People tend to take this course lightly and there have been reports of plagiarism. Don’t do that. There were warnings from DDAC (disciplinary action committee) and if a report goes to them, you will end up in trouble. My batchmates and I never plagiarized but also didn’t think that these warnings would be anything more than that. Turns out that there are some people who got reported, and I don’t know what became of them. There are also people who didn’t follow the guidelines for the final mini-seminar talk/presentation and ended up having to retake the course in the summer, which is a bit painful.

MS RnD II

I continued with my guide from the previous semester as we explored a variant of the earlier problem. We had a different undergrad on the project this time and him and I collaborated a lot. I got to see what the full lifecycle looks like, from wrangling with theory to coding up a full experiment pipeline and was a bit more confident than last time.

Note that your research work will clash with your coursework and you either have to take courses that aren’t all heavy, or have to be able to handle the madness that ensues. There is also no guarantee that you’ll be ready in time for a conference submission. Many things can happen - the pressure becomes crazy, people may leave, etc. You have to pick yourself up and keep going even when the stream is going against you.

It helps to implement ML models and other algorithms by yourself as a way of supplementing your background knowledge.

As before, this course culminated in a project presentation in the presence of an external professor, and the submission of a report.

Seminar

A core course that is common to MTech and MS students. You are supposed to pick a guide to explore your future thesis with, and the seminar is supposed to be a literature review for this purpose. In my case, I read up on literature broadly within the scope of information diffusion. I discovered a few new interests I didn’t think I’d have, esp. the field of geometric deep learning and the effect of geometries on ML architectures.

My guide was the same as my RnD guide, and we had weekly meetings where I would present a bunch of papers that I had read, and he would make suggestions about possible future work. We progressed in this manner until he was satisfied that I had covered enough material, and then focused on RnD instead as that took up more of our time.

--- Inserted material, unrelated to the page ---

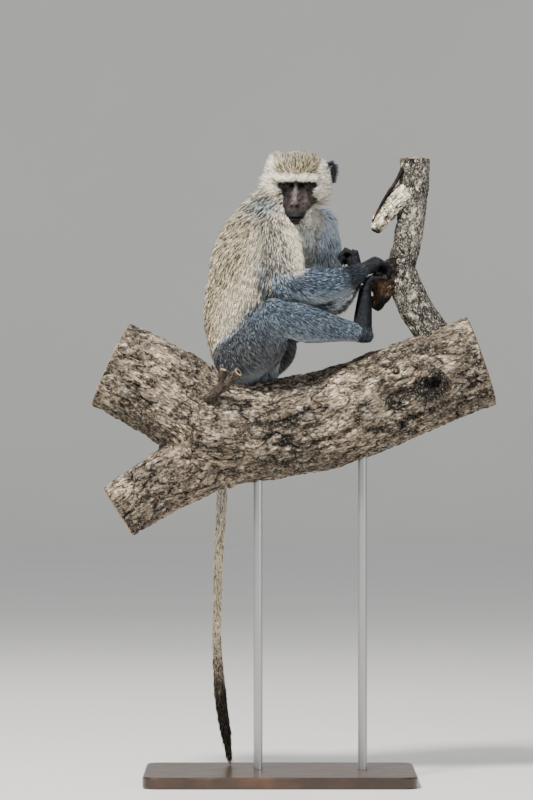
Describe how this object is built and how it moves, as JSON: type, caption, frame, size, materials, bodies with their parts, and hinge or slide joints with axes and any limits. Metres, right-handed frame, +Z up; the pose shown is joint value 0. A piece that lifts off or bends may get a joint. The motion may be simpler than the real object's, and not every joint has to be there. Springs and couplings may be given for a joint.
{
  "type": "vervet monkey model",
  "caption": "Still life-size model of a vervet monkey seated on a cut tree limb, feet and hands on an upright branch, tail hanging behind it, on a plain display stand.",
  "frame": {"origin": "centre of the stand base's underside", "axes": "+Z up, +X the way the feet point, along the limb; +Y towards the animal's left side; the face looks towards -Y"},
  "size_m": [0.627, 0.2925, 0.9788],
  "materials": {
    "head_fur": "short speckled coat, black bare face",
    "body_fur": "grizzled olive-grey coat, cream underneath",
    "grey_fur": "grizzled grey coat",
    "dark_skin": "black bare skin",
    "eye": "wet dark brown",
    "bark": "rough furrowed bark",
    "rotten_wood": "rotten brown wood",
    "stand_board": "satin black board",
    "stand_steel": "satin"
  },
  "bodies": {
    "root": {"head": "head_fur", "eye_left": "eye", "eye_right": "eye", "neck": "body_fur", "chest": "body_fur", "abdomen": "body_fur", "pelvis": "body_fur", "upper_arm_right": "body_fur", "upper_arm_left": "body_fur", "thigh_right": "grey_fur", "thigh_left": "grey_fur", "shin_right": "grey_fur", "shin_left": "grey_fur", "forearm_right": "grey_fur", "forearm_left": "grey_fur", "tail_root": "grey_fur", "tail_upper": "grey_fur", "tail_middle": "grey_fur", "tail_lower": "grey_fur", "tail_tip": "grey_fur", "hand_right": "dark_skin", "hand_left": "dark_skin", "foot_right": "dark_skin", "foot_left": "dark_skin", "ear_right": "dark_skin", "ear_left": "dark_skin", "perch_limb": "bark", "perch_fork_upper": "bark", "perch_fork_lower": "bark", "perch_upright": "bark", "perch_stub": "bark", "perch_knot": "bark", "perch_twig": "bark", "perch_snag": "rotten_wood", "perch_flap": "rotten_wood", "stand_base": "stand_board", "stand_rod_1": "stand_steel", "stand_rod_2": "stand_steel"}
  },
  "joints": []
}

I had to write a seminar report and make a presentation similar to RnD, and presented it to the same external professor. The things I learned from CS899 helped here during the presentation. Once again, seminar and RnD together could take a toll on your course selection, so be wary of that.

As an ending note, you have to take a minimum total of 58 credits worth of courses in the MS program if you are a TA, so you cannot skip any the five electives given in the program structure. The “*” beside an elective denotes that that elective is mandatory for that semester, and that you can’t move it to another semester. So if you plan to retag some courses to additional learning and vice-versa (for e.g. to boost your CPI), make sure that you have taken enough courses to be able to do so.